The Justices turned down, over three dissenting votes, the government request to block the use of the broadened category that the Honolulu judge had fashioned.
Renewing its attack on that expansion, the new Administration brief said that only those with a “close” family tie to someone in the U.S. should be among those eligible to enter the U.S., and argued that the only proper way to define what “close” means is as the government had done.
That definition, it contended, is derived from provisions in federal immigration law, and thus should be applied in interpreting the proper scope of the Trump executive order.
The brief added that, if the Ninth Circuit Court was not prepared to throw out all of the family ties the judge had added, it should at least pare down the list to only those ties that were genuinely “close.”
Under a schedule released on Monday by the Ninth Circuit Court, the government’s opening brief was due Thursday, the challengers’ brief is to be filed on August 3, and a government reply brief is sue by August 9. At this point, the court order said, it did not plan to hold a hearing before ruling on the government’s appeal.

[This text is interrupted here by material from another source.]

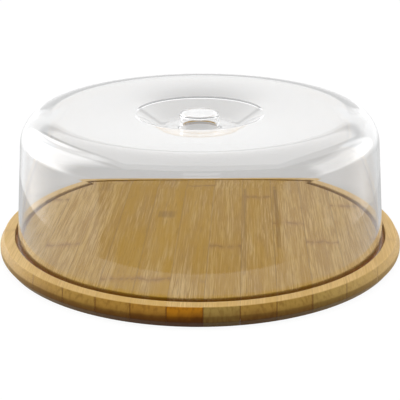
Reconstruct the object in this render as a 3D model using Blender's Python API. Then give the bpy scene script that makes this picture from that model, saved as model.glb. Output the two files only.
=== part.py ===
"""Cake stand with a lift-off dome: a round bamboo board and a clear moulded cover.

The board is glued up from bamboo staves and turned to a disc with a ring groove near its edge.
The cover is one thin shell. Its foot stands in the groove, and its top is sunk round a knob.
The origin is at the middle of the board's underside, +Z is up and -Y faces the viewer.
"""

import math

import bpy

# Driving dimensions, in metres.
BOARD_RADIUS = 0.175
BOARD_THICKNESS = 0.017

# The side bulges: it is widest along an upright band half-way up, and its upper edge is crisp.
SIDE_TOP_HEIGHT = 0.0105
SIDE_FOOT_HEIGHT = 0.0060
SIDE_ROUND = 0.003
UPPER_EDGE_RADIUS = 0.1715
UPPER_EDGE_ROUND = 0.0012
UNDER_EDGE_RADIUS = 0.1705
UNDER_EDGE_ROUND = 0.002

GROOVE_INNER_RADIUS = 0.155
GROOVE_WIDTH = 0.007
GROOVE_DEPTH = 0.0045
GROOVE_LIP_ROUND = 0.0008
GROOVE_FLOOR_ROUND = 0.0014

STAVE_COUNT = 13
STAVE_WIDTH = 0.0274
FIRST_JOINT_X = -0.1548
TOUCH_GAP = 0.0003

# Heights are above the board's underside. The top's line and the wall's line would meet at the
# shoulder's corner, which the shoulder's rounding takes off.
COVER_FOOT_RADIUS = 0.160
COVER_WALL = 0.0025
COVER_CEILING = 0.0028
COVER_DRAFT = math.tan(math.radians(4.6))
SHOULDER_CORNER_HEIGHT = 0.1248
SHOULDER_ROUND = 0.026

# Inside, the shoulder is a rounded bevel from under the top to the wall.
BEVEL_TOP_RADIUS = 0.1322
BEVEL_TOP_ROUND = 0.026
BEVEL_FOOT_HEIGHT = 0.1096
BEVEL_FOOT_ROUND = 0.0205

RECESS_RIM_RADIUS = 0.0545
RECESS_RIM_HEIGHT = 0.1200
RECESS_RIM_ROUND = 0.004
RECESS_FLOOR_RADIUS = 0.034
RECESS_FLOOR_HEIGHT = 0.1070
RECESS_BOWL_ROUND = 0.014

KNOB_TOP_RADIUS = 0.0171
KNOB_BASE_RADIUS = 0.0174
KNOB_TOP_HEIGHT = 0.1195
KNOB_TOP_ROUND = 0.0012
KNOB_BASE_ROUND = 0.002
KNOB_WALL = 0.0018

# The under side of the knob, the recess and its rim.
UNDER_KNOB_ROUND = 0.004
UNDER_RECESS_RADIUS = 0.0346
UNDER_RIM_RADIUS = 0.055
UNDER_RIM_ROUND = 0.004

# How finely the round shapes are divided.
BOARD_SEGMENTS = 96
COVER_SEGMENTS = 72
ARC_STEP = math.radians(24)
SHARP_ANGLE = math.radians(40)
MERGE_DISTANCE = 0.00001

BAMBOO_TONES = {
    "bamboo_pale": (0.66, 0.45, 0.22),
    "bamboo_honey": (0.58, 0.36, 0.15),
    "bamboo_toasted": (0.47, 0.27, 0.09),
}
STAVE_TONES = (
    "bamboo_pale", "bamboo_honey", "bamboo_pale", "bamboo_honey", "bamboo_honey",
    "bamboo_toasted", "bamboo_honey", "bamboo_pale", "bamboo_toasted", "bamboo_pale",
    "bamboo_honey", "bamboo_pale", "bamboo_honey",
)
CLEAR_PLASTIC = (0.93, 0.95, 0.96)


def clear_scene():
    for thing in list(bpy.data.objects):
        bpy.data.objects.remove(thing, do_unlink=True)


def principled(name, colour, roughness, alpha=1.0):
    material = bpy.data.materials.new(name)
    material.use_nodes = True
    shader = material.node_tree.nodes["Principled BSDF"]
    shader.inputs["Base Color"].default_value = (*colour, 1.0)
    shader.inputs["Roughness"].default_value = roughness
    shader.inputs["Metallic"].default_value = 0.0
    shader.inputs["Alpha"].default_value = alpha
    return material


def rounded_path(corners):
    """Points (radius, height) along straight runs through corners (radius, height, rounding)."""
    points = [corners[0][:2]]
    for before, corner, after in zip(corners, corners[1:], corners[2:]):
        heading_in = math.atan2(corner[1] - before[1], corner[0] - before[0])
        heading_out = math.atan2(after[1] - corner[1], after[0] - corner[0])
        turn = math.remainder(heading_out - heading_in, math.tau)
        rounding = corner[2]
        reach = rounding * math.tan(abs(turn) / 2)
        side = math.copysign(1.0, turn)
        start_x = corner[0] - reach * math.cos(heading_in)
        start_z = corner[1] - reach * math.sin(heading_in)
        centre_x = start_x - side * rounding * math.sin(heading_in)
        centre_z = start_z + side * rounding * math.cos(heading_in)
        steps = max(1, math.ceil(abs(turn) / ARC_STEP))
        for step in range(steps + 1):
            heading = heading_in + turn * step / steps
            points.append((
                centre_x + side * rounding * math.sin(heading),
                centre_z - side * rounding * math.cos(heading),
            ))
    points.append(corners[-1][:2])
    return points


def turned(name, profile, segments):
    """A solid of revolution about Z. The profile starts and ends on the axis, outer side first."""
    mesh = bpy.data.meshes.new(name)
    vertices = [(radius, 0.0, height) for radius, height in profile]
    edges = [(index, index + 1) for index in range(len(profile) - 1)]
    mesh.from_pydata(vertices, edges, [])
    body = bpy.data.objects.new(name, mesh)
    bpy.context.scene.collection.objects.link(body)
    screw = body.modifiers.new("turn", "SCREW")
    screw.axis = "Z"
    screw.steps = segments
    screw.render_steps = segments
    screw.use_merge_vertices = True
    screw.merge_threshold = MERGE_DISTANCE
    screw.use_smooth_shade = True
    return body


def strip_box(name, low_x, high_x):
    """The planed strip that one stave is cut from, taller and longer than the board."""
    reach = BOARD_RADIUS * 1.2
    faces = [(0, 3, 2, 1), (4, 5, 6, 7), (0, 1, 5, 4), (1, 2, 6, 5), (2, 3, 7, 6), (3, 0, 4, 7)]
    corners = [
        (x, y, z)
        for z in (-BOARD_THICKNESS, 2 * BOARD_THICKNESS)
        for x, y in ((low_x, -reach), (high_x, -reach), (high_x, reach), (low_x, reach))
    ]
    mesh = bpy.data.meshes.new(name)
    mesh.from_pydata(corners, [], faces)
    box = bpy.data.objects.new(name, mesh)
    bpy.context.scene.collection.objects.link(box)
    box.hide_render = True
    box.display_type = "WIRE"
    return box


def freeze(body):
    """Keep the shape that the modifiers make, shaded smooth between its sharp edges."""
    graph = bpy.context.evaluated_depsgraph_get()
    mesh = bpy.data.meshes.new_from_object(body.evaluated_get(graph))
    body.modifiers.clear()
    body.data = mesh
    mesh.name = body.name
    mesh.shade_smooth()
    mesh.set_sharp_from_angle(angle=SHARP_ANGLE)


def board_profile():
    groove_outer = GROOVE_INNER_RADIUS + GROOVE_WIDTH
    groove_floor = BOARD_THICKNESS - GROOVE_DEPTH
    return rounded_path([
        (0.0, BOARD_THICKNESS, 0.0),
        (GROOVE_INNER_RADIUS, BOARD_THICKNESS, GROOVE_LIP_ROUND),
        (GROOVE_INNER_RADIUS, groove_floor, GROOVE_FLOOR_ROUND),
        (groove_outer, groove_floor, GROOVE_FLOOR_ROUND),
        (groove_outer, BOARD_THICKNESS, GROOVE_LIP_ROUND),
        (UPPER_EDGE_RADIUS, BOARD_THICKNESS, UPPER_EDGE_ROUND),
        (BOARD_RADIUS, SIDE_TOP_HEIGHT, SIDE_ROUND),
        (BOARD_RADIUS, SIDE_FOOT_HEIGHT, SIDE_ROUND),
        (UNDER_EDGE_RADIUS, 0.0, UNDER_EDGE_ROUND),
        (0.0, 0.0, 0.0),
    ])


def stave_edges():
    """Low and high x of each stave. The two end staves run past the board's rim."""
    joints = [FIRST_JOINT_X + STAVE_WIDTH * index for index in range(STAVE_COUNT - 1)]
    lows = [-1.1 * BOARD_RADIUS] + [joint + TOUCH_GAP / 2 for joint in joints]
    highs = [joint - TOUCH_GAP / 2 for joint in joints] + [1.1 * BOARD_RADIUS]
    return zip(lows, highs)


def make_board(materials, frame):
    profile = board_profile()
    for number, (low_x, high_x) in enumerate(stave_edges(), start=1):
        stave = turned(f"board_stave_{number:02d}", profile, BOARD_SEGMENTS)
        box = strip_box(f"strip_{number:02d}", low_x, high_x)
        cut = stave.modifiers.new("strip", "BOOLEAN")
        cut.operation = "INTERSECT"
        cut.solver = "EXACT"
        cut.object = box
        freeze(stave)
        bpy.data.objects.remove(box, do_unlink=True)
        stave.data.materials.clear()
        stave.data.materials.append(materials[STAVE_TONES[number - 1]])
        stave.parent = frame


def cover_profile(foot_height):
    """The cover's outer side from the knob to the foot, and back up its inner side."""
    shoulder_radius = COVER_FOOT_RADIUS - COVER_DRAFT * (SHOULDER_CORNER_HEIGHT - foot_height)
    outer = rounded_path([
        (0.0, KNOB_TOP_HEIGHT, 0.0),
        (KNOB_TOP_RADIUS, KNOB_TOP_HEIGHT, KNOB_TOP_ROUND),
        (KNOB_BASE_RADIUS, RECESS_FLOOR_HEIGHT, KNOB_BASE_ROUND),
        (RECESS_FLOOR_RADIUS, RECESS_FLOOR_HEIGHT, RECESS_BOWL_ROUND),
        (RECESS_RIM_RADIUS, RECESS_RIM_HEIGHT, RECESS_RIM_ROUND),
        (shoulder_radius, SHOULDER_CORNER_HEIGHT, SHOULDER_ROUND),
        (COVER_FOOT_RADIUS, foot_height, 0.0),
    ])
    top_rise = (SHOULDER_CORNER_HEIGHT - RECESS_RIM_HEIGHT) / (shoulder_radius - RECESS_RIM_RADIUS)
    outside_at_bevel = SHOULDER_CORNER_HEIGHT - top_rise * (shoulder_radius - BEVEL_TOP_RADIUS)
    inner_foot_radius = COVER_FOOT_RADIUS - COVER_WALL
    bevel_foot_radius = inner_foot_radius - COVER_DRAFT * (BEVEL_FOOT_HEIGHT - foot_height)
    under_knob_height = KNOB_TOP_HEIGHT - KNOB_WALL
    under_recess_height = RECESS_FLOOR_HEIGHT - COVER_WALL
    inner = rounded_path([
        (0.0, under_knob_height, 0.0),
        (KNOB_TOP_RADIUS - KNOB_WALL, under_knob_height, KNOB_TOP_ROUND),
        (KNOB_BASE_RADIUS - KNOB_WALL, under_recess_height, UNDER_KNOB_ROUND),
        (UNDER_RECESS_RADIUS, under_recess_height, RECESS_BOWL_ROUND + COVER_WALL),
        (UNDER_RIM_RADIUS, RECESS_RIM_HEIGHT - COVER_CEILING, UNDER_RIM_ROUND),
        (BEVEL_TOP_RADIUS, outside_at_bevel - COVER_CEILING, BEVEL_TOP_ROUND),
        (bevel_foot_radius, BEVEL_FOOT_HEIGHT, BEVEL_FOOT_ROUND),
        (inner_foot_radius, foot_height, 0.0),
    ])
    section = outer + inner[::-1]
    return [(radius, height - foot_height) for radius, height in section]


def make_cover(material, frame):
    """The one-piece cover, measured up from its foot, on an empty that slides up its axis."""
    foot_height = BOARD_THICKNESS - GROOVE_DEPTH + TOUCH_GAP
    lift = bpy.data.objects.new("cover_lift_axis", None)
    bpy.context.scene.collection.objects.link(lift)
    lift.parent = frame
    lift.location.z = foot_height
    dome = turned("dome", cover_profile(foot_height), COVER_SEGMENTS)
    freeze(dome)
    dome.data.materials.clear()
    dome.data.materials.append(material)
    dome.parent = lift


def main():
    clear_scene()
    frame = bpy.data.objects.new("cake_stand", None)
    bpy.context.scene.collection.objects.link(frame)
    bamboo = {name: principled(name, colour, 0.45) for name, colour in BAMBOO_TONES.items()}
    make_board(bamboo, frame)
    make_cover(principled("clear_plastic", CLEAR_PLASTIC, 0.06, alpha=0.3), frame)


main()
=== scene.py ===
"""Looks for the cake stand: bamboo staves with grain, knuckles and glue lines, and a clear cover.

The pieces are turned from the same sections as the CAD, more finely divided. Around them are a
white table, lamps that light the wood, and a world that holds the studio the cover mirrors.
"""

import math

import bmesh
import bpy
from mathutils import Matrix, Vector


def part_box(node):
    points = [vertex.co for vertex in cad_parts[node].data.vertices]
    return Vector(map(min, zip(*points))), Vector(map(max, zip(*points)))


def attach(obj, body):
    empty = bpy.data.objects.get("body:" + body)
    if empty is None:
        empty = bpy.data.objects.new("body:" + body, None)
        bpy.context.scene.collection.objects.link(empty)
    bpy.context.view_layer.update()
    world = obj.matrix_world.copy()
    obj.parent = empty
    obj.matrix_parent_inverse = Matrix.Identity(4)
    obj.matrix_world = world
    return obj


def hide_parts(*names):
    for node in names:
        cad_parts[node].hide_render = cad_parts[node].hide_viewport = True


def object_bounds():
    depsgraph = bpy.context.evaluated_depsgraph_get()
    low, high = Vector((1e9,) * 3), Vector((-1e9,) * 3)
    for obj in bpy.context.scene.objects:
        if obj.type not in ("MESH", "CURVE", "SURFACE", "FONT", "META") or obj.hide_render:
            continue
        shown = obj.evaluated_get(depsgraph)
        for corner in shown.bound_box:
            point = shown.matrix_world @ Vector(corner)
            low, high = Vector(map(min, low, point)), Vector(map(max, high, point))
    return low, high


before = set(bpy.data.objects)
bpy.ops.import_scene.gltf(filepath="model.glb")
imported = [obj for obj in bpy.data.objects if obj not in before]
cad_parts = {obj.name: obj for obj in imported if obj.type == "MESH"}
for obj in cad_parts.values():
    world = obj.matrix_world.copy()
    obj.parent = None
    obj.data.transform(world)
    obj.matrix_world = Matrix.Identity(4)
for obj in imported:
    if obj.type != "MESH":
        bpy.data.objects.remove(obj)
cad_low, cad_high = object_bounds()

# The board, in metres. Its radius and its top are read from the frame.
STAVE_COUNT = 13
STAVES = [f"board_stave_{number:02d}" for number in range(1, STAVE_COUNT + 1)]
MIDDLE_STAVE = STAVES[STAVE_COUNT // 2]
BOARD_RADIUS = cad_high.x
BOARD_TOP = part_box(MIDDLE_STAVE)[1].z

# The side bulges: it is widest along an upright band half-way up, and its upper edge is crisp.
SIDE_TOP_HEIGHT = 0.0105
SIDE_FOOT_HEIGHT = 0.0060
SIDE_ROUND = 0.003
UPPER_EDGE_RADIUS = 0.1715
UPPER_EDGE_ROUND = 0.0012
UNDER_EDGE_RADIUS = 0.1705
UNDER_EDGE_ROUND = 0.002

GROOVE_INNER_RADIUS = 0.155
GROOVE_OUTER_RADIUS = 0.162
GROOVE_DEPTH = 0.0045
GROOVE_LIP_ROUND = 0.0008
GROOVE_FLOOR_ROUND = 0.0014

# The CAD keeps this gap between two staves. Here only a hairline of it is left.
GLUE_GAP = 0.0003
HAIRLINE = 0.00008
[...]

It seems likely that, whichever side loses in the Ninth Circuit Court will try to take the case back to the Supreme Court. The Justices already have agreed to rule, at their next term, on the ultimate question of whether the Trump executive order was a valid use of presidential power. The Justices are scheduled to hold a hearing on that on October 10. That will include both the case from Hawaii and a separate case from Maryland. In both, federal appeals courts had ruled that the Trump order was unconstitutional as a form of religious bias against Muslims.
Technically, the review set for October is separate from the current continuing battle in court over how far the Trump order can go in the meantime to regulate immigration of foreign nationals from Mideast nations and refugees.